BEGIN

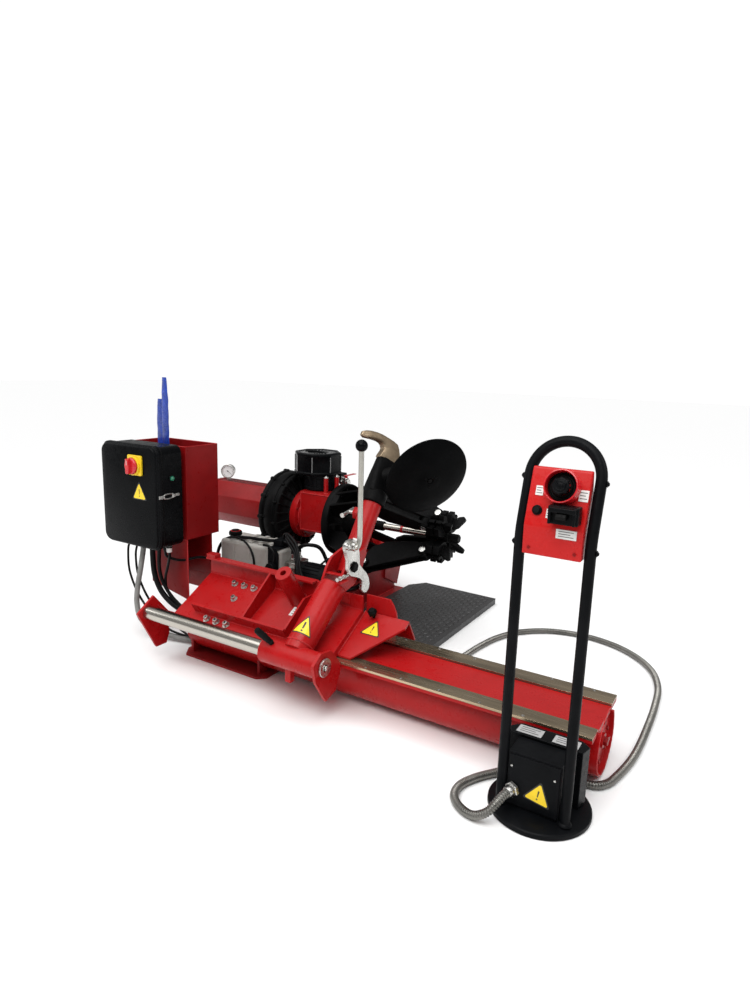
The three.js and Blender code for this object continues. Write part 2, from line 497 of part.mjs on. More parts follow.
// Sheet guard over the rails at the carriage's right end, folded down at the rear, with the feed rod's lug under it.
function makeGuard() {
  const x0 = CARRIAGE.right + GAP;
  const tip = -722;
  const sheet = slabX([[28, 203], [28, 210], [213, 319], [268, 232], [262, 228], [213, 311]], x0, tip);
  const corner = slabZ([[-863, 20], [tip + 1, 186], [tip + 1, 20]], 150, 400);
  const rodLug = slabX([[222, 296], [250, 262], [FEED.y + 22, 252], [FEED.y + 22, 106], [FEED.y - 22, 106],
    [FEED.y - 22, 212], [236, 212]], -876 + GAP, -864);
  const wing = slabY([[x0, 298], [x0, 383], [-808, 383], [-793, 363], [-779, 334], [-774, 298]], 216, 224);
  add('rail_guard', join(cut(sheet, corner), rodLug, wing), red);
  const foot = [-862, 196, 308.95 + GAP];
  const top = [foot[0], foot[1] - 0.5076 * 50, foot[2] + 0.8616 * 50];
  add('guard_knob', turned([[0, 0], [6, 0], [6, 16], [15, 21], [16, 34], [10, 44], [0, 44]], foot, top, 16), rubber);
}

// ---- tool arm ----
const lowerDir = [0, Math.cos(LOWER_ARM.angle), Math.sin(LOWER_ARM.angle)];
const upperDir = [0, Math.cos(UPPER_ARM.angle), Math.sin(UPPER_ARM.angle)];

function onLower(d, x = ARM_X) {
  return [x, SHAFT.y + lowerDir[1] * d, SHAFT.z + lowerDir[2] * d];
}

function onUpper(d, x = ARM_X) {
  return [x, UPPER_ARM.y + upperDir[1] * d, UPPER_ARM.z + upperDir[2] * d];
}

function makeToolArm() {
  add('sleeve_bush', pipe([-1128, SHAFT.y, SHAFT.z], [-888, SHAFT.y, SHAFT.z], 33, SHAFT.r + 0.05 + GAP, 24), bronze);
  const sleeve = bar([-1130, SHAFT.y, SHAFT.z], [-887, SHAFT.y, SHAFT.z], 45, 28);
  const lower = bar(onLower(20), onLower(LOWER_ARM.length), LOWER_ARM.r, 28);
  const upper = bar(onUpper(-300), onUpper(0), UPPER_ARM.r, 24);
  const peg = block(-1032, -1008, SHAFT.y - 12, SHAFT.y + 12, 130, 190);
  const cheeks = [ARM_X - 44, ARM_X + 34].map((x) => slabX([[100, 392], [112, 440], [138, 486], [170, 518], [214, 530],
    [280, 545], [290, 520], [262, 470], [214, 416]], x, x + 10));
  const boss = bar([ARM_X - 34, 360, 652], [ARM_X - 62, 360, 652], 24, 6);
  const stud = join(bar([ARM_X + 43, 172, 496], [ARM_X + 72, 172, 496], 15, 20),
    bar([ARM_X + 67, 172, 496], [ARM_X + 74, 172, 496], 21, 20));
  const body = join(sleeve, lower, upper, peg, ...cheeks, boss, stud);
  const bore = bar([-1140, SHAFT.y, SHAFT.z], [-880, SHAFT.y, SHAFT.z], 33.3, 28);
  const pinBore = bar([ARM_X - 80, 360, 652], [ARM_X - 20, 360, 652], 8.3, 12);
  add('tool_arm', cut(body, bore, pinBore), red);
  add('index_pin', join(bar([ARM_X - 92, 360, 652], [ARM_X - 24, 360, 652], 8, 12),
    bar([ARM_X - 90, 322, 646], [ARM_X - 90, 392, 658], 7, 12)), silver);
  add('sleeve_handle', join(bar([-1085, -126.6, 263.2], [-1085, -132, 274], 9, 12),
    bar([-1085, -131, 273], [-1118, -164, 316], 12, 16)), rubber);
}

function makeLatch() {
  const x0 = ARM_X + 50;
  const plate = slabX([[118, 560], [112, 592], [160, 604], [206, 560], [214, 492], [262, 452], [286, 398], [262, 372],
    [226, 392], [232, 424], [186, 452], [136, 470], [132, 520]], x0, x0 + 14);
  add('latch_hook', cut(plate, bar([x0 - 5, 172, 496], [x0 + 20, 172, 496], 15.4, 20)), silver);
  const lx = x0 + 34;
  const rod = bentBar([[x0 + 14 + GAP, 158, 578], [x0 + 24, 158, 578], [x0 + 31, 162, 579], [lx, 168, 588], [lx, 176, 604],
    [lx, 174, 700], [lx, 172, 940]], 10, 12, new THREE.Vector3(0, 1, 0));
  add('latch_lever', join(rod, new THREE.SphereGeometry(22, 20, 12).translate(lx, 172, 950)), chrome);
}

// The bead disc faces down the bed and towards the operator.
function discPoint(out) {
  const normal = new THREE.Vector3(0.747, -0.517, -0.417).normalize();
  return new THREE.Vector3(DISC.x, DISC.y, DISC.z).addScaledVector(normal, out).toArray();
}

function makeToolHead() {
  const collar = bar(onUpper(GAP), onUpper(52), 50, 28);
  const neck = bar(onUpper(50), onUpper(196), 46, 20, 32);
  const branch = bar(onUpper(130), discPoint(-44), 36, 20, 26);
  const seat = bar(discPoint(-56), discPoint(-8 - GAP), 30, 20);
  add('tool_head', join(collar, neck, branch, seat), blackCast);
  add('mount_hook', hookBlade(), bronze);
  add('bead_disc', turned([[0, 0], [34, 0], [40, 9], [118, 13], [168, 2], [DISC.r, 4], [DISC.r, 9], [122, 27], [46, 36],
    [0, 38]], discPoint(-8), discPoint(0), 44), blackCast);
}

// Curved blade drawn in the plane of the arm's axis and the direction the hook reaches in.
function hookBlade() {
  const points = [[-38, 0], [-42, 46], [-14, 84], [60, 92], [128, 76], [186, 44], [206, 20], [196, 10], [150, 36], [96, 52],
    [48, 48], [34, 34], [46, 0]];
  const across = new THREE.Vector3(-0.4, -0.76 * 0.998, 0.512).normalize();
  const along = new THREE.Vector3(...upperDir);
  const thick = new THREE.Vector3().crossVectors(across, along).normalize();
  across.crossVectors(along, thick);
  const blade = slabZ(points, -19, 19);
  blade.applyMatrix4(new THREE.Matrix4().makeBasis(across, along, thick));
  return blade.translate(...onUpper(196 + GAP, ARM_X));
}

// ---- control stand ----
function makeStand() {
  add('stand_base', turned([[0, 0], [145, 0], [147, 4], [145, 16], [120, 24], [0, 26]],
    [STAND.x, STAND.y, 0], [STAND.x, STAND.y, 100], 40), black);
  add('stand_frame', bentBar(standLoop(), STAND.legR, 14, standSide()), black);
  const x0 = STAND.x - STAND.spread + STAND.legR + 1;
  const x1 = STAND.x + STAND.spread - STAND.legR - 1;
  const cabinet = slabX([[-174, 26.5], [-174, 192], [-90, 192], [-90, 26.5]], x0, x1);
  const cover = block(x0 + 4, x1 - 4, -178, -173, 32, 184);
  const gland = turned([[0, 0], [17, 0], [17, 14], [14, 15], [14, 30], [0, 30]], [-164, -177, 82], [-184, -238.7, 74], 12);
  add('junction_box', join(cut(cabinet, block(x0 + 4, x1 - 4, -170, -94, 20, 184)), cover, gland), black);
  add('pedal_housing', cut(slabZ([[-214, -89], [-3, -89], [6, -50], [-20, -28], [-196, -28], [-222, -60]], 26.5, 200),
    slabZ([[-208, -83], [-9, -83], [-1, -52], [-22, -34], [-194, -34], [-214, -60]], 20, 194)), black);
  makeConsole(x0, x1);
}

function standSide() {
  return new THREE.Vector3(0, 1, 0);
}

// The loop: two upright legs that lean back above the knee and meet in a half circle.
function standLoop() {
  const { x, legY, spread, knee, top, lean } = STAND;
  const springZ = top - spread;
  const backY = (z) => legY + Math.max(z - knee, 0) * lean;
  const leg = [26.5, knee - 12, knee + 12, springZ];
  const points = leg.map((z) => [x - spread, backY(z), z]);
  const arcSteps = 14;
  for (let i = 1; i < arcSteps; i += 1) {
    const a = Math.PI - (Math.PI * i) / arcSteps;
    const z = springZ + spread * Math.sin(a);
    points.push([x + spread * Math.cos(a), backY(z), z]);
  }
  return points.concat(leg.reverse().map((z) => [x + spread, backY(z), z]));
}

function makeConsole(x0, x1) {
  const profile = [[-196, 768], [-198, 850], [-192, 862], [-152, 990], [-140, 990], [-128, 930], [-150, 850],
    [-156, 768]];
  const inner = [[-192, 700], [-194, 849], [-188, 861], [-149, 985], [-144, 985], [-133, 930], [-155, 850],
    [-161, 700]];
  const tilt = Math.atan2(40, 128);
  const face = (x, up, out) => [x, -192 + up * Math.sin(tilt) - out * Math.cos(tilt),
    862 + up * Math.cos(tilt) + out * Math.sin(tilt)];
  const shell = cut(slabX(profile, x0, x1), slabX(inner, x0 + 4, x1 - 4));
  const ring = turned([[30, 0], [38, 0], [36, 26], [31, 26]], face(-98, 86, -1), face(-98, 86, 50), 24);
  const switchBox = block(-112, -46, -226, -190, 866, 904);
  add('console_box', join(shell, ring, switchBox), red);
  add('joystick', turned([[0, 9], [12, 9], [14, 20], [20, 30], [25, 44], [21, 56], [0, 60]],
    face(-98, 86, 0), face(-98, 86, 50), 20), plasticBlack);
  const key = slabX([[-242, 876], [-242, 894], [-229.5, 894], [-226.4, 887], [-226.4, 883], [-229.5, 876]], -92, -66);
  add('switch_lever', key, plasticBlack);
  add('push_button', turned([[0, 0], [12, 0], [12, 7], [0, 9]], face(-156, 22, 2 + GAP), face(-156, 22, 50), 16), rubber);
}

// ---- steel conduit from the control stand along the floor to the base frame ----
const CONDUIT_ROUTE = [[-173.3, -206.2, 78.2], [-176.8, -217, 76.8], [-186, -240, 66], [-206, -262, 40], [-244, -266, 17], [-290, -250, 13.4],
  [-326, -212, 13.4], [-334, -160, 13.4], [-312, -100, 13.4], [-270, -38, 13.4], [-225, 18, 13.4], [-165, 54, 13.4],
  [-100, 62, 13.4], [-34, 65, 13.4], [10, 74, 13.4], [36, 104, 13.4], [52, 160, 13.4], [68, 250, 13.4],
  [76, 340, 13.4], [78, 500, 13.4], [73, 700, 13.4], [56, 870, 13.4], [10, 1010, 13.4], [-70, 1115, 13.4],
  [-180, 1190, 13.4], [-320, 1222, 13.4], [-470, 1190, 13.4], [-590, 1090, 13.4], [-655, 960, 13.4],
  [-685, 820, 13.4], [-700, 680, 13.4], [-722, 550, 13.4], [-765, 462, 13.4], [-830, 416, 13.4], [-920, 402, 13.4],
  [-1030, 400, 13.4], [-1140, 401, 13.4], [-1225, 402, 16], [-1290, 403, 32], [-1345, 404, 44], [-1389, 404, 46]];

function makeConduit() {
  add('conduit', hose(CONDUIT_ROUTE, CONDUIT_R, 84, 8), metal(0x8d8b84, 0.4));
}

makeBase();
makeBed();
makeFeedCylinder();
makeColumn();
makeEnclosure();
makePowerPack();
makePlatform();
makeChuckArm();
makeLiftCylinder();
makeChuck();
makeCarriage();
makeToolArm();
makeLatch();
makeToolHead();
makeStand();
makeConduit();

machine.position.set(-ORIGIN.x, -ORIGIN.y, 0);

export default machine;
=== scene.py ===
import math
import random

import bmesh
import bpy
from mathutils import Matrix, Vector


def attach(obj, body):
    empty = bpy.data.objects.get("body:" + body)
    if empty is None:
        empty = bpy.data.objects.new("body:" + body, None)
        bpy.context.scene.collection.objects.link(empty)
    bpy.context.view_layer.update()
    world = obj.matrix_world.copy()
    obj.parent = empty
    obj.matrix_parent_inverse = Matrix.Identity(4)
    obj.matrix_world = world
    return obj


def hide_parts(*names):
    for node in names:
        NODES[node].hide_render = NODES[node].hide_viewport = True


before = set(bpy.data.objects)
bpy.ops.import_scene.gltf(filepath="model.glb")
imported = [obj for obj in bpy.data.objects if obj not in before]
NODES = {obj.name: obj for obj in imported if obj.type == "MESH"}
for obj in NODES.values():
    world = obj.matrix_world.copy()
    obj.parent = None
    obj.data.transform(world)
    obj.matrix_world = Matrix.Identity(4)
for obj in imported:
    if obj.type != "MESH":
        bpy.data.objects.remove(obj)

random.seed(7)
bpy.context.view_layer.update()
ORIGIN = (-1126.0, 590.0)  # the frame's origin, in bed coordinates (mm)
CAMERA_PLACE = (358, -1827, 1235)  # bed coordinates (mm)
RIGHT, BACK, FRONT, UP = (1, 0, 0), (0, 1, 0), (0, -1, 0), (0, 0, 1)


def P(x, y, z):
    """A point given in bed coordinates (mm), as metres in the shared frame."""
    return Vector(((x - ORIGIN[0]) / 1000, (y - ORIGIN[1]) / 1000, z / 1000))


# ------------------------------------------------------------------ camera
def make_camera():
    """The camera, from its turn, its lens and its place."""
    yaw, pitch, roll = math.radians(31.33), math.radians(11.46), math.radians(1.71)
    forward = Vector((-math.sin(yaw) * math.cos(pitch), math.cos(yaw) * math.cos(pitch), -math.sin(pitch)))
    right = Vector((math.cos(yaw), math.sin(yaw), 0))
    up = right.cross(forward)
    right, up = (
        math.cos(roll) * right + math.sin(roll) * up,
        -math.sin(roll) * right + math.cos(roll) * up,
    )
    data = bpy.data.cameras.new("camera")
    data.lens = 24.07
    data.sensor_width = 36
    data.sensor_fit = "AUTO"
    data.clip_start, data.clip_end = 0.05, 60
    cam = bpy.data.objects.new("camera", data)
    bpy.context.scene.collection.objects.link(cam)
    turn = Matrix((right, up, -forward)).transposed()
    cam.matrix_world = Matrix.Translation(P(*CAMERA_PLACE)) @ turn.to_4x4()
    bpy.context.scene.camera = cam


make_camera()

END

Copy exactly the lines from the line with "makeBase();" up to and including the line with "obj.data.transform(world)", and no other lines.

makeBase();
makeBed();
makeFeedCylinder();
makeColumn();
makeEnclosure();
makePowerPack();
makePlatform();
makeChuckArm();
makeLiftCylinder();
makeChuck();
makeCarriage();
makeToolArm();
makeLatch();
makeToolHead();
makeStand();
makeConduit();

machine.position.set(-ORIGIN.x, -ORIGIN.y, 0);

export default machine;
=== scene.py ===
import math
import random

import bmesh
import bpy
from mathutils import Matrix, Vector


def attach(obj, body):
    empty = bpy.data.objects.get("body:" + body)
    if empty is None:
        empty = bpy.data.objects.new("body:" + body, None)
        bpy.context.scene.collection.objects.link(empty)
    bpy.context.view_layer.update()
    world = obj.matrix_world.copy()
    obj.parent = empty
    obj.matrix_parent_inverse = Matrix.Identity(4)
    obj.matrix_world = world
    return obj


def hide_parts(*names):
    for node in names:
        NODES[node].hide_render = NODES[node].hide_viewport = True


before = set(bpy.data.objects)
bpy.ops.import_scene.gltf(filepath="model.glb")
imported = [obj for obj in bpy.data.objects if obj not in before]
NODES = {obj.name: obj for obj in imported if obj.type == "MESH"}
for obj in NODES.values():
    world = obj.matrix_world.copy()
    obj.parent = None
    obj.data.transform(world)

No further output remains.